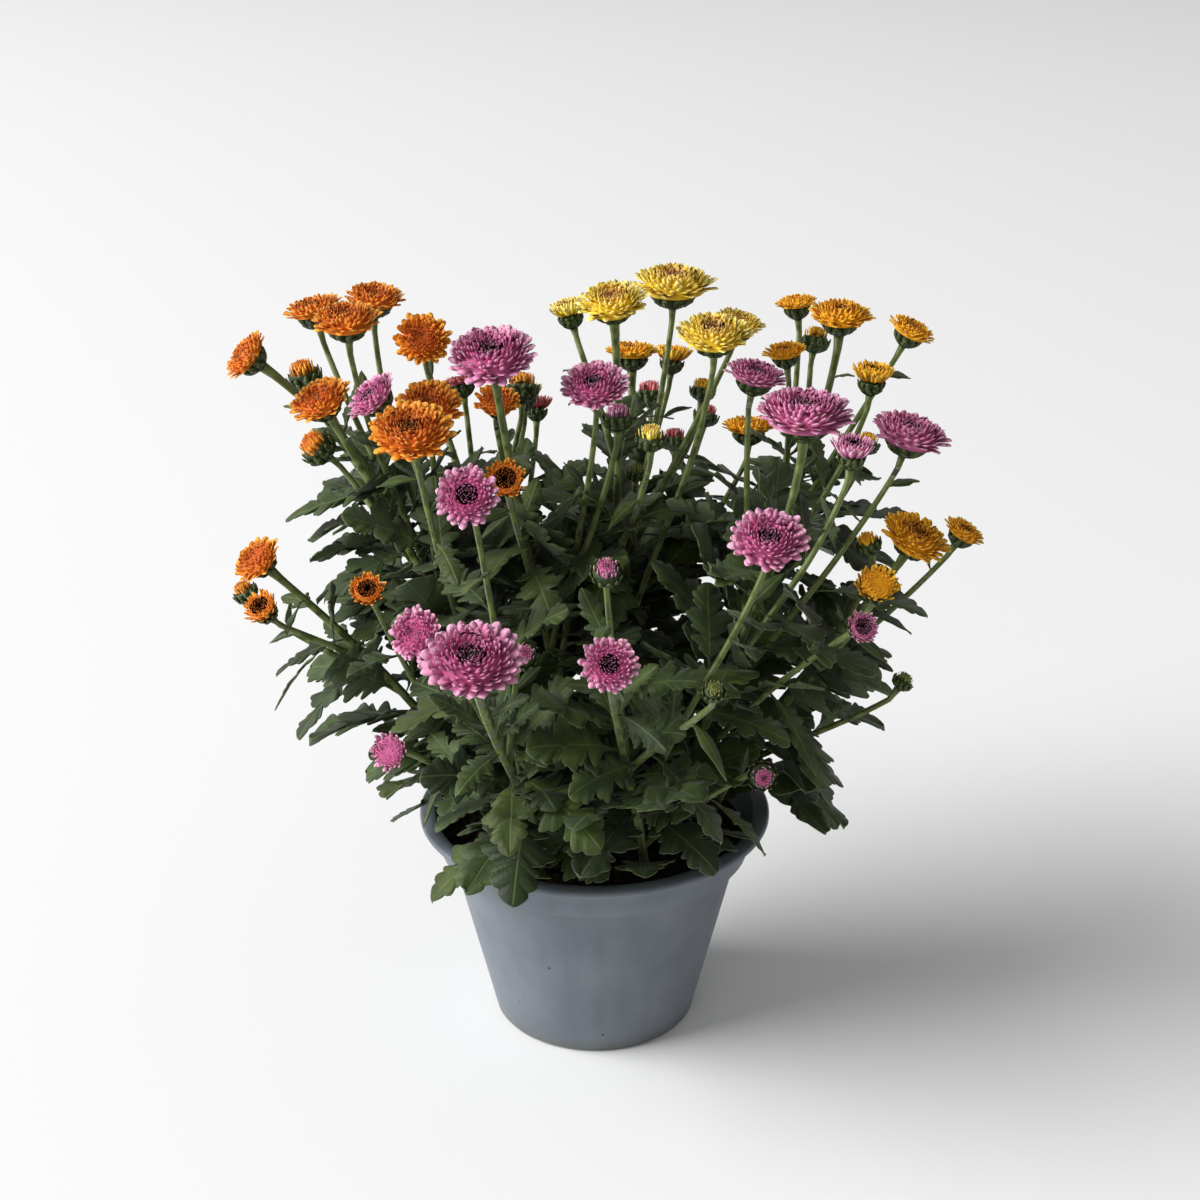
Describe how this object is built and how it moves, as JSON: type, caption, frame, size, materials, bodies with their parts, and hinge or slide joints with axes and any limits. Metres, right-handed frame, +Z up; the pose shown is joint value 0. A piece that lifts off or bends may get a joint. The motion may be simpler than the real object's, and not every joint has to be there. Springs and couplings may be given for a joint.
{
  "type": "pot chrysanthemum",
  "caption": "Flowering pot chrysanthemum in a grey nursery pot: leafy stems in potting soil carry orange, pink, yellow, golden and red layered flower heads and buds.",
  "frame": {"origin": "middle of the pot's foot, in the plane that it stands on", "axes": "+Z up along the pot's axis, -Y towards the front of the plant, +X to its right"},
  "size_m": [0.272, 0.2223, 0.2828],
  "materials": {
    "grey_plastic": "moulded polypropylene, faint sheen",
    "potting_soil": "rough dark crumbs",
    "leaf_green": "matt green leaf and stem with fine hairs",
    "orange_petals": "matt petals",
    "pink_petals": "matt petals",
    "yellow_petals": "matt petals",
    "gold_petals": "matt petals",
    "red_petals": "matt petals"
  },
  "bodies": {
    "root": {"gold_1": "gold_petals", "gold_10": "gold_petals", "gold_11": "gold_petals", "gold_2": "gold_petals", "gold_3": "gold_petals", "gold_4": "gold_petals", "gold_5": "gold_petals", "gold_6": "gold_petals", "gold_7": "gold_petals", "gold_8": "gold_petals", "gold_9": "gold_petals", "leafy_centre": "leaf_green", "leafy_centre_back": "leaf_green", "leafy_front_left": "leaf_green", "leafy_front_right": "leaf_green", "leafy_left_back": "leaf_green", "leafy_left_low": "leaf_green", "leafy_left_mid": "leaf_green", "leafy_left_outer": "leaf_green", "leafy_right_back": "leaf_green", "leafy_right_low": "leaf_green", "leafy_right_mid": "leaf_green", "leafy_right_top": "leaf_green", "orange_1": "orange_petals", "orange_10": "orange_petals", "orange_11": "orange_petals", "orange_13": "orange_petals", "orange_14": "orange_petals", "orange_15": "orange_petals", "orange_16": "orange_petals", "orange_2": "orange_petals", "orange_3": "orange_petals", "orange_4": "orange_petals", "orange_5": "orange_petals", "orange_7": "orange_petals", "orange_9": "orange_petals", "pink_1": "pink_petals", "pink_10": "pink_petals", "pink_11": "pink_petals", "pink_12": "pink_petals", "pink_13": "pink_petals", "pink_14": "pink_petals", "pink_2": "pink_petals", "pink_3": "pink_petals", "pink_4": "pink_petals", "pink_5": "pink_petals", "pink_6": "pink_petals", "pink_7": "pink_petals", "pink_8": "pink_petals", "pink_9": "pink_petals", "pot": "grey_plastic", "red_1": "red_petals", "red_2": "red_petals", "soil": "potting_soil", "yellow_1": "yellow_petals", "yellow_2": "yellow_petals", "yellow_3": "yellow_petals", "yellow_4": "yellow_petals", "yellow_5": "yellow_petals", "yellow_6": "yellow_petals"}
  },
  "joints": []
}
§ §
* _WRITTEN INSTRUCTION_
Please set down all the data word for word.

* _ANSWER TO THE TASK_
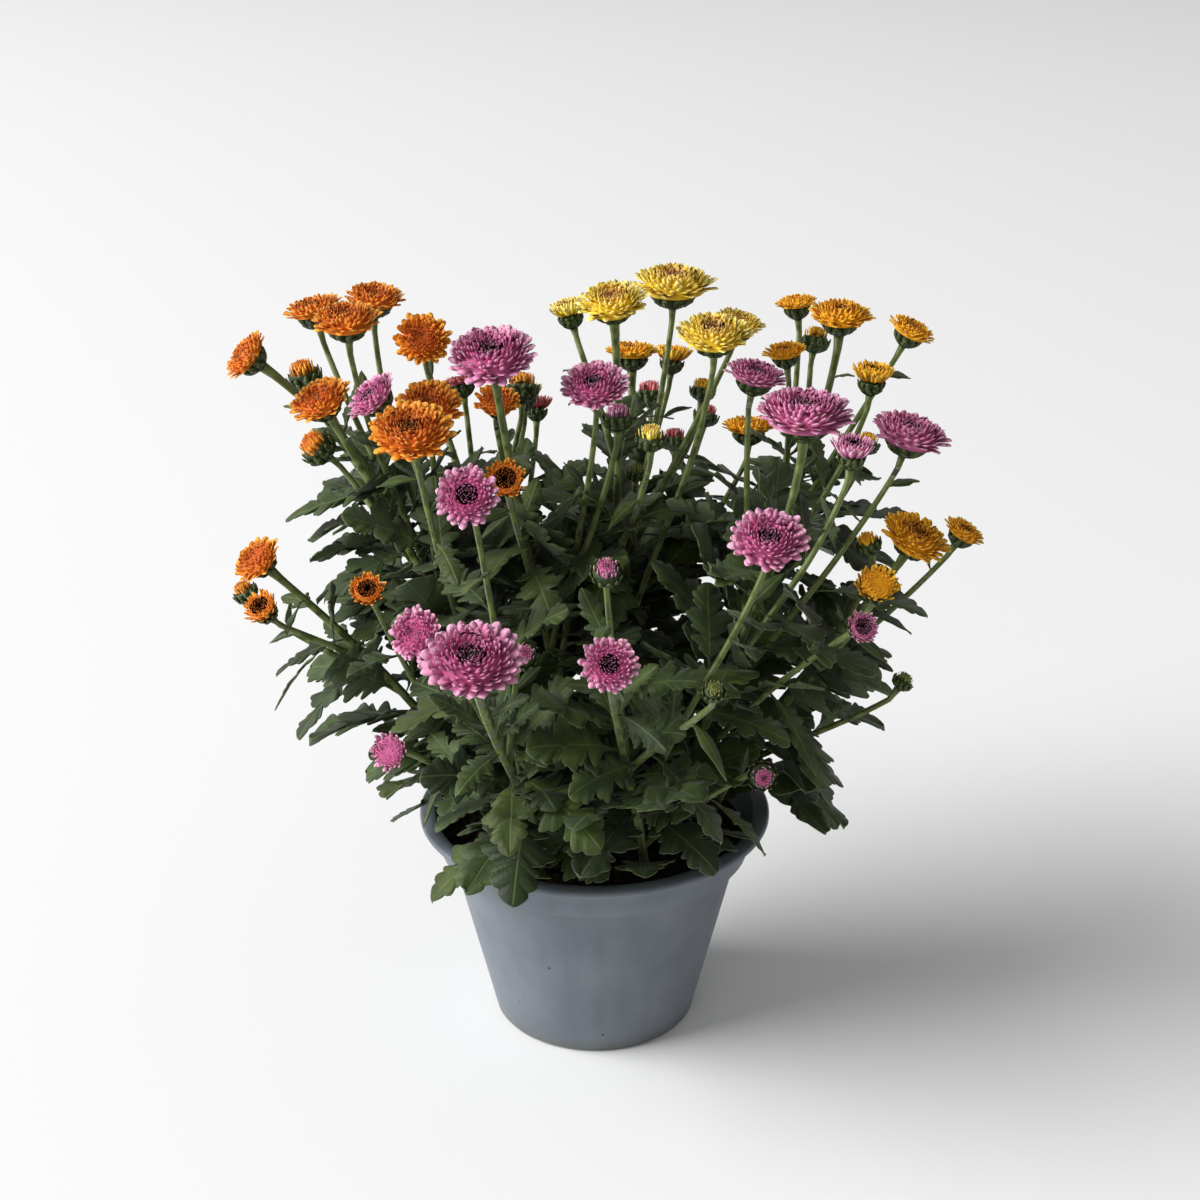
Describe how this object is built and how it moves, as JSON: type, caption, frame, size, materials, bodies with their parts, and hinge or slide joints with axes and any limits. Metres, right-handed frame, +Z up; the pose shown is joint value 0. A piece that lifts off or bends may get a joint. The motion may be simpler than the real object's, and not every joint has to be there. Springs and couplings may be given for a joint.
{
  "type": "pot chrysanthemum",
  "caption": "Flowering pot chrysanthemum in a grey nursery pot: leafy stems in potting soil carry orange, pink, yellow, golden and red layered flower heads and buds.",
  "frame": {"origin": "middle of the pot's foot, in the plane that it stands on", "axes": "+Z up along the pot's axis, -Y towards the front of the plant, +X to its right"},
  "size_m": [0.272, 0.2223, 0.2828],
  "materials": {
    "grey_plastic": "moulded polypropylene, faint sheen",
    "potting_soil": "rough dark crumbs",
    "leaf_green": "matt green leaf and stem with fine hairs",
    "orange_petals": "matt petals",
    "pink_petals": "matt petals",
    "yellow_petals": "matt petals",
    "gold_petals": "matt petals",
    "red_petals": "matt petals"
  },
  "bodies": {
    "root": {"gold_1": "gold_petals", "gold_10": "gold_petals", "gold_11": "gold_petals", "gold_2": "gold_petals", "gold_3": "gold_petals", "gold_4": "gold_petals", "gold_5": "gold_petals", "gold_6": "gold_petals", "gold_7": "gold_petals", "gold_8": "gold_petals", "gold_9": "gold_petals", "leafy_centre": "leaf_green", "leafy_centre_back": "leaf_green", "leafy_front_left": "leaf_green", "leafy_front_right": "leaf_green", "leafy_left_back": "leaf_green", "leafy_left_low": "leaf_green", "leafy_left_mid": "leaf_green", "leafy_left_outer": "leaf_green", "leafy_right_back": "leaf_green", "leafy_right_low": "leaf_green", "leafy_right_mid": "leaf_green", "leafy_right_top": "leaf_green", "orange_1": "orange_petals", "orange_10": "orange_petals", "orange_11": "orange_petals", "orange_13": "orange_petals", "orange_14": "orange_petals", "orange_15": "orange_petals", "orange_16": "orange_petals", "orange_2": "orange_petals", "orange_3": "orange_petals", "orange_4": "orange_petals", "orange_5": "orange_petals", "orange_7": "orange_petals", "orange_9": "orange_petals", "pink_1": "pink_petals", "pink_10": "pink_petals", "pink_11": "pink_petals", "pink_12": "pink_petals", "pink_13": "pink_petals", "pink_14": "pink_petals", "pink_2": "pink_petals", "pink_3": "pink_petals", "pink_4": "pink_petals", "pink_5": "pink_petals", "pink_6": "pink_petals", "pink_7": "pink_petals", "pink_8": "pink_petals", "pink_9": "pink_petals", "pot": "grey_plastic", "red_1": "red_petals", "red_2": "red_petals", "soil": "potting_soil", "yellow_1": "yellow_petals", "yellow_2": "yellow_petals", "yellow_3": "yellow_petals", "yellow_4": "yellow_petals", "yellow_5": "yellow_petals", "yellow_6": "yellow_petals"}
  },
  "joints": []
}